La fin de la drabblerie nous porte par de calmes rues résidentielles (quartier de North Kensington), jusqu’à l’angle de Latimer Road (où nous fredonnerons un peu de Camel, forcément) d’où l’on se glisse sous l’ombre d’un noeud d’autoroutes. Étrange espace urbain entre parking, souterrain & terrain de jeu — des salles de sport ont poussé depuis notre dernière visite, les lieux se sont un peu domestiqués. Émergeant hors du crépuscule de la West Cross Route, nous continuons dans Notting Hill. Déjà le soir, la lumière décline.

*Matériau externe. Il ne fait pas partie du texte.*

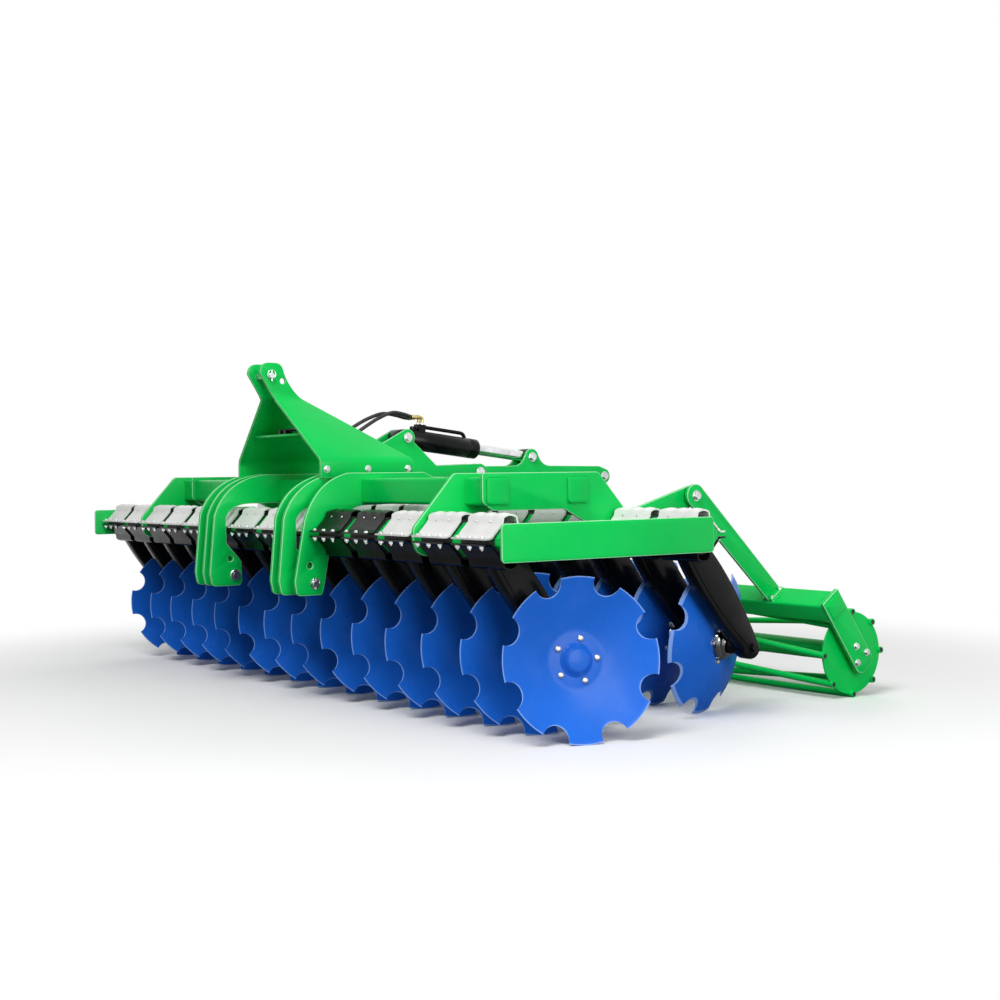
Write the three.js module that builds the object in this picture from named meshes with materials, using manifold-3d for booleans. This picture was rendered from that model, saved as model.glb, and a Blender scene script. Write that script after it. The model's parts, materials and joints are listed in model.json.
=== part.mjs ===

Fourbus, nous effectuons une brève halte sur le parvis d’une petite église — la Notting Hill Methodist Church. D’un banc accueillant (dédié à un certain Philip Bedminster ; j’aime beaucoup la tradition qui consiste à acquérir un banc en mémoire d’un cher disparu), nous nous interrogeons avec ironie sur le curieux symbole de cette secte, une croix qui semble bander mou…
Bientôt apparaissent les « croissants » de Notting Hill, avenues concentriques dont les façades peintes composent des symphonies pastelles. Le soleil couchant fait particulièrement resplendir les teintes douces d’Elgin Crescent. Un pub, puis la remontée tranquille vers Notting Hill Gate, à travers les allées de grandes demeures ; le soir teinte les façades d’une nostalgie bleutée.